**Work to do**.
Set down word for word each line from the start of the listing through the line that contains "of the wheel.", both included.
==*==
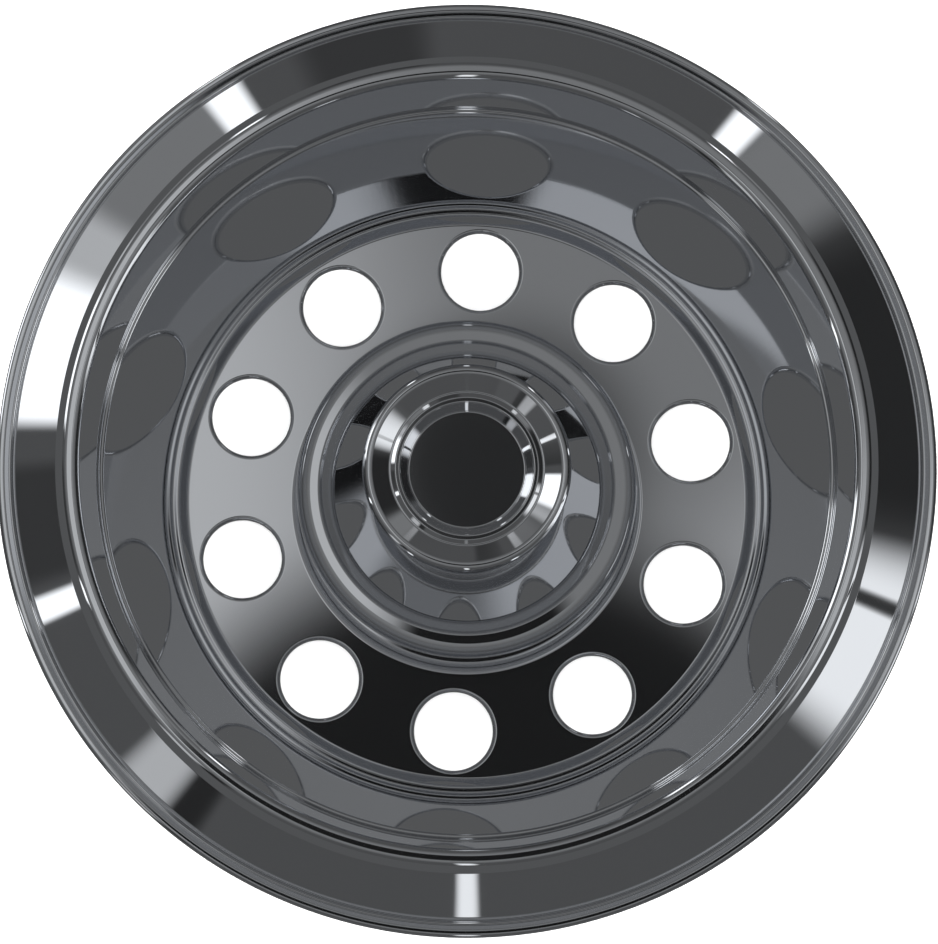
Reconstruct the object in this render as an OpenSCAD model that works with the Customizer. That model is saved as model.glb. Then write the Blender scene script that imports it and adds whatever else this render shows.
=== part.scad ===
// Wheel simulator for the outer wheel of a truck's rear pair: one pressed and
// polished stainless shell that hooks over the rim's flange, follows the wheel's
// dish down to its disc, and covers the nuts and the axle end in the middle.
//
// It lies on its back: +Z is the side that is seen on the truck, z = 0 is the
// surface that the ten turned-back hand-hole edges rest on, and the wheel's axis
// is the Z axis. Diameters are of the polished front surface. Heights are of the
// front surface above the seat, the plane where the back of the face meets the
// wheel's disc. +Y is the top of the wheel.

/* [Sheet] */
// Thickness of the stainless sheet
sheet_t = 0.9; // [0.7:0.05:1.2]

/* [Rim lip] */
// Diameter of the rim flange that the lip closes over
rim_flange_d = 520.7; // [460:0.1:580]
// Gap between the rim flange and the inside of the lip, on the radius
flange_gap = 0.2; // [0.1:0.05:0.6]
// Height of the lip's crest
lip_z = 163.6; // [160:0.2:166]
// How far the skirt reaches down from the crest, over the flange's edge
skirt_h = 8.6; // [7:0.2:12]
// How far the skirt's end turns in behind the flange
hook_w = 2.8; // [2.4:0.1:4]
// Width of the rounded lip, from the skirt to the groove's bottom
lip_w = 8; // [7.2:0.1:9]
// Depth of the groove inside the lip, below the crest
groove_depth = 2.2; // [1.6:0.1:3]
// Width of the groove's inner side, up to the band
groove_inner_w = 2.65; // [2:0.05:4]

/* [Band and bead] */
// Width of the plain sloping band
band_w = 23.4; // [18:0.1:30]
// Height of the band's outer edge
band_z = 168.5; // [167:0.1:171]
// Height where the band meets the bead
bead_foot_z = 183.6; // [180:0.2:186]
// Width of the bead's outer flank
bead_outer_w = 4.9; // [4:0.1:7]
// Width of the bead's flat-topped crest, between its corners
crest_w = 8; // [6.4:0.2:10]
// Width of the bead's inner flank, down to the throat
bead_inner_w = 8.8; // [7:0.1:11]
// Height of the bead's crest
bead_z = 190.2; // [189:0.2:194]
// Radius of the bead's corners
bead_r = 4.6; // [3.6:0.1:5]

/* [Bowl] */
// Height of the throat's ledge
throat_z = 141.4; // [132:0.2:150]
// Width of the throat's ledge
throat_w = 2.4; // [2.2:0.1:3]
// How far the bowl narrows from its throat to its foot, on the radius
bowl_slope_w = 34; // [26:0.2:40]
// Height of the foot ridge's crest
ridge_z = 7.6; // [6:0.1:10]
// Width of the foot ridge's top
ridge_w = 4.2; // [3.6:0.1:5]
// How far the ridge's top falls towards the wall
ridge_fall = 1; // [0.4:0.1:1.6]
// Width of the ridge's inner side, down to the flat face
ridge_rise_w = 4.5; // [3.5:0.1:6]

/* [Hand holes] */
// Number of hand holes
holes = 10; // [4:1:14]
// Flat left between each hole's edge and the outside of the face
hole_outer_gap = 2.7; // [2.4:0.1:12]
// Flat left between each hole's edge and the nut cover's wall
hole_inner_gap = 11.3; // [6:0.1:20]
// Turn of the first hole from the top of the wheel
hole_phase = 3.3; // [0:0.1:36]
// Radius of the hole's turned-back edge, on the front
edge_r = 2.4; // [2:0.1:3]
// Straight end of the turned-back edge, behind the bend
edge_end = 1; // [0.6:0.1:2]

/* [Hub dome] */
// Diameter of the nut cover's wall at its shoulder
nut_cover_d = 195; // [172:0.2:218]
// How far the nut cover's wall widens from its shoulder to its foot, on the radius
nut_cover_taper = 0.9; // [0.2:0.1:2]
// Height of the nut cover's ledge, at its shoulder
nut_cover_z = 64.8; // [56:0.2:72]
// Radius of the nut cover's shoulder
shoulder_r = 9; // [6:0.2:9.6]
// Radius of the fillet at the foot of the nut cover
foot_r = 4; // [2:0.2:5]
// Width of the ledge from the shoulder to the cone
ledge_w = 13.7; // [12.6:0.1:16]
// Rise of the ledge from the shoulder to the cone
ledge_rise = 1.4; // [0:0.1:3]
// How far the axle cover's cone narrows from its foot to its top, on the radius
cone_w = 26.8; // [20:0.2:32]
// Height of the top of the cone
cone_top_z = 160.4; // [150:0.2:168]
// Radius of the cone's rounded top edge
cone_top_r = 4; // [3:0.1:5]

/* [Centre] */
// Width of the slope from the top of the cone down into the dished ring
dish_slope_w = 14; // [12:0.1:17]
// Depth of the dished ring below the top of the cone
dish_depth = 7.6; // [6:0.1:9]
// Width of the dished ring's flat bottom
dish_w = 3; // [2.4:0.1:4]
// Width of the centre bead, between its corners
centre_bead_w = 2.8; // [2.4:0.1:3.4]
// Height of the centre bead above the dished ring
centre_bead_h = 1.6; // [1.2:0.1:2]
// Width of the slope from the centre bead down to the disc
disc_slope_w = 4.2; // [3.6:0.1:6]
// Depth of the centre disc below the centre bead
disc_depth = 7.4; // [5:0.1:8]

/* [Hidden] */
// Smallest and middling bends of the pressed sheet, on the front surface
tight_r = 1.6;
soft_r = 2.4;
hook_r = 2;
// Largest turn of one straight stretch along a bend, in degrees
bend_step = 7.5;
// Smoothness of the turned surfaces
round_fn = 180;
// Width of the groove's outer side, up to the crest of the lip
groove_outer_w = 4;
// Fall of the bowl's wall across the throat's ledge
ledge_fall = 0.4;
// Depth of the turned-back edges behind the seat
edge_drop = edge_r - sheet_t + edge_end;
// Flat ring round each turned-back edge, half of it in the face's own hole
edge_lap = 0.4;

// Radii and heights from the rim's flange in to the face
lip_r = rim_flange_d / 2 + flange_gap + sheet_t;
hook_z = lip_z - skirt_h;
groove_x = lip_r - lip_w;
groove_z = lip_z - groove_depth;
band_x = groove_x - groove_inner_w;
bead_foot_x = band_x - band_w;
crest_x = bead_foot_x - bead_outer_w;
throat_x = crest_x - crest_w - bead_inner_w;
bowl_foot_x = throat_x - bowl_slope_w;
face_x = bowl_foot_x - ridge_w - ridge_rise_w;

// Radii and heights from the nut cover in to the centre disc
cover_x = nut_cover_d / 2;
cover_foot_x = cover_x + nut_cover_taper;
cone_foot_x = cover_x - ledge_w;
cone_top_x = cone_foot_x - cone_w;
dish_x = cone_top_x - dish_slope_w;
centre_bead_x = dish_x - dish_w;
disc_x = centre_bead_x - centre_bead_w - disc_slope_w;
dish_z = cone_top_z - dish_depth;
centre_bead_z = dish_z + centre_bead_h;
disc_z = centre_bead_z - disc_depth;

// The hand holes fill the face between the nut cover and the bowl, less the two gaps
hole_d = face_x - hole_outer_gap - cover_foot_x - hole_inner_gap - 2 * edge_r;
hole_circle_r = face_x - hole_outer_gap - edge_r - hole_d / 2;

// The front surface from the axis out to the lip's hook, as corners of
// [radius, height, radius of the bend]
front_corners = [
    [0, disc_z, 0],
    [disc_x, disc_z, tight_r],
    [centre_bead_x - centre_bead_w, centre_bead_z, tight_r],
    [centre_bead_x, centre_bead_z, tight_r],
    [dish_x, dish_z, tight_r],
    [cone_top_x, cone_top_z, cone_top_r],
    [cone_foot_x, nut_cover_z + ledge_rise, soft_r],
    [cover_x, nut_cover_z, shoulder_r],
    [cover_foot_x, sheet_t, foot_r],
    [face_x, sheet_t, soft_r],
    [bowl_foot_x - ridge_w, ridge_z, soft_r],
    [bowl_foot_x, ridge_z - ridge_fall, tight_r],
    [throat_x - throat_w, throat_z - ledge_fall, tight_r],
    [throat_x, throat_z, tight_r],
    [crest_x - crest_w, bead_z, bead_r],
    [crest_x, bead_z, bead_r],
    [bead_foot_x, bead_foot_z, soft_r],
    [band_x, band_z, tight_r],
    [groove_x, groove_z, tight_r],
    [groove_x + groove_outer_w, lip_z, soft_r],
    [lip_r, lip_z, soft_r],
    [lip_r, hook_z, hook_r],
    [lip_r - hook_w, hook_z, 0]
];

function unit(v) = v / norm(v);
function along(i) = unit([front_corners[i + 1].x - front_corners[i].x,
                          front_corners[i + 1].y - front_corners[i].y]);
function left_of(v) = [-v.y, v.x];
function place(corner) = [corner.x, corner.y];
last = len(front_corners) - 1;

// Turn of the path at a corner, in degrees: positive to the left, where the front
// surface is hollow
function turn(i) = let (a = along(i - 1), b = along(i))
    atan2(a.x * b.y - a.y * b.x, a.x * b.x + a.y * b.y);

// Corners of the surface that lies a depth behind the front, with bends to match
function behind(depth) = [
    for (i = [0 : last])
        let (
            a = left_of(along(max(i - 1, 0))),
            b = left_of(along(min(i, last - 1))),
            p = place(front_corners[i]) - depth * (a + b) / (1 + a * b),
            middle = i > 0 && i < last,
            hollow = middle ? sign(turn(i)) : 0
        )
        [p.x, p.y, front_corners[i].z + hollow * depth]
];

// Points of one bend: its straight sides run on to the corners beside it
function bend(corners, i) =
    let (
        p = place(corners[i]),
        a = unit(place(corners[i - 1]) - p),
        b = unit(place(corners[i + 1]) - p),
        t = turn(i),
        r = corners[i].z,
        steps = ceil(abs(t) / bend_step),
        middle = p + unit(a + b) * r / cos(t / 2),
        arm = p + a * r * tan(abs(t) / 2) - middle
    )
    [
        for (k = [0 : steps])
            let (w = t * k / steps)
            middle + [arm.x * cos(w) - arm.y * sin(w), arm.x * sin(w) + arm.y * cos(w)]
    ];

function rounded(corners) = [
    place(corners[0]),
    for (i = [1 : last - 1]) each bend(corners, i),
    place(corners[last])
];

function backwards(list) = [for (i = [len(list) - 1 : -1 : 0]) list[i]];

// Section of the whole sheet, from the axis to the lip's hook
module sheet_section() {
    polygon(concat(rounded(front_corners), backwards(rounded(behind(sheet_t)))));
}

// Places its children at each hand hole, from the top of the wheel round to the right
module at_hand_holes() {
    for (k = [0 : holes - 1])
        rotate(90 - hole_phase - k * 360 / holes)
            translate([hole_circle_r, 0, 0])
                children();
}

// Turned-back edge of one hand hole: a flat ring that lies in the face and overlaps it,
// a bend out of the face, then a short straight end
module hole_edge() {
    rotate_extrude($fn = round_fn) {
        translate([hole_d / 2 + edge_r, 0])
            square([edge_lap, sheet_t]);
        difference() {
            intersection() {
                translate([hole_d / 2 + edge_r, sheet_t - edge_r])
                    circle(r = edge_r, $fn = round_fn);
                translate([hole_d / 2, sheet_t - edge_r])
                    square(edge_r);
            }
            translate([hole_d / 2 + edge_r, sheet_t - edge_r])
                circle(r = edge_r - sheet_t, $fn = round_fn);
        }
        translate([hole_d / 2, -edge_drop])
            square([sheet_t, edge_end]);
    }
}

module wheel_cover() {
    color("gainsboro")
        translate([0, 0, edge_drop]) {
            difference() {
                rotate_extrude($fn = round_fn)
                    sheet_section();
                at_hand_holes()
                    translate([0, 0, -sheet_t])
                        cylinder(r = hole_d / 2 + edge_r + edge_lap / 2, h = 3 * sheet_t,
                                 $fn = round_fn);
            }
            at_hand_holes()
                hole_edge();
        }
}

wheel_cover();
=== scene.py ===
"""Polished wheel simulator for a truck's rear pair of wheels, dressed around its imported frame.

One pressed shell of mirror-polished stainless steel: a hooked lip, a sloping band, a proud
bead, a deep bowl, a flat face with turned-back hand holes, and a stepped dome in the middle.
"""

import math

import bpy
from bpy.props import (
    FloatProperty,
    FloatVectorProperty,
    IntProperty,
    PointerProperty,
)
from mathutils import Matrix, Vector


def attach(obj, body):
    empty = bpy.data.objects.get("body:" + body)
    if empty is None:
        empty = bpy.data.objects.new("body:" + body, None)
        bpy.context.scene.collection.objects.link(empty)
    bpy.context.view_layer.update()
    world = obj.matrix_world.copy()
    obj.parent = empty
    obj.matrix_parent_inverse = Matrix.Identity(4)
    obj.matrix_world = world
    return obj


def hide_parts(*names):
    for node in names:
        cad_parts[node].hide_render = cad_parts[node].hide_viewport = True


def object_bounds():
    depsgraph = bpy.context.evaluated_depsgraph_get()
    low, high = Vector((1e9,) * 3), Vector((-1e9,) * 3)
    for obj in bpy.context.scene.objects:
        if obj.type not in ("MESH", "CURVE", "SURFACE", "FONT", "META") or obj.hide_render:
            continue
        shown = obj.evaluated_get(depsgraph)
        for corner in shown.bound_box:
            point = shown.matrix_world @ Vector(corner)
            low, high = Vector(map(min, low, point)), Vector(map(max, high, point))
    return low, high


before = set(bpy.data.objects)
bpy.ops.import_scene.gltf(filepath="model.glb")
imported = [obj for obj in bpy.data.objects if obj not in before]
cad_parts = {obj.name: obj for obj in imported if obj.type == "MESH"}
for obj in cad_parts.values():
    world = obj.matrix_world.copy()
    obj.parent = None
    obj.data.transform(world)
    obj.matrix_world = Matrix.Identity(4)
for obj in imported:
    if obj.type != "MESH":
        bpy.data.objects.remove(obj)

bl_info = {
    "name": "Truck wheel simulator",
    "version": (1, 0, 0),
    "blender": (4, 5, 0),
    "location": "3D View > Sidebar > Wheel",
    "description": "Pressed and polished wheel cover, with the studio it is shown in",
    "category": "Object",
}

CAD_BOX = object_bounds()
NODE = "wheel_cover"


# Sizes and colours


def length(name, description, default):
    """A size in metres."""
    return FloatProperty(
        name=name,
        description=description,
        default=default,
        min=0.0,
        precision=5,
        unit="LENGTH",
    )


def share(name, description, default):
    """A plain number from 0 up."""
    return FloatProperty(
        name=name, description=description, default=default, min=0.0, precision=3
    )


def colour(name, description, default):
    """A linear colour."""
    return FloatVectorProperty(
        name=name,
        description=description,
        default=default,
        size=3,
        min=0.0,
        max=1.0,
        subtype="COLOR",
    )


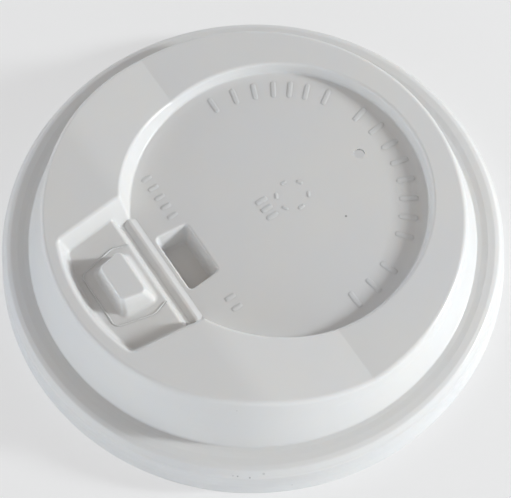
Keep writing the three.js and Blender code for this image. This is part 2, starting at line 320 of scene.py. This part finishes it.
==*==
**Output for this exercise**.
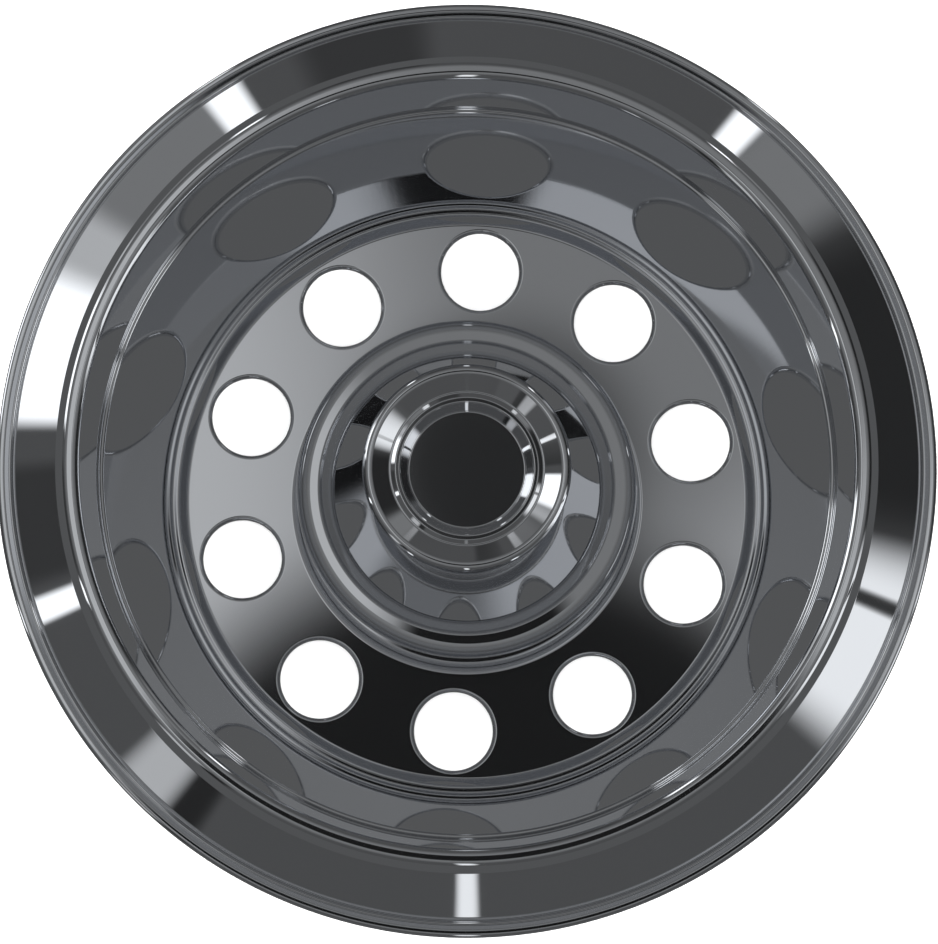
Reconstruct the object in this render as an OpenSCAD model that works with the Customizer. That model is saved as model.glb. Then write the Blender scene script that imports it and adds whatever else this render shows.
=== part.scad ===
// Wheel simulator for the outer wheel of a truck's rear pair: one pressed and
// polished stainless shell that hooks over the rim's flange, follows the wheel's
// dish down to its disc, and covers the nuts and the axle end in the middle.
//
// It lies on its back: +Z is the side that is seen on the truck, z = 0 is the
// surface that the ten turned-back hand-hole edges rest on, and the wheel's axis
// is the Z axis. Diameters are of the polished front surface. Heights are of the
// front surface above the seat, the plane where the back of the face meets the
// wheel's disc. +Y is the top of the wheel.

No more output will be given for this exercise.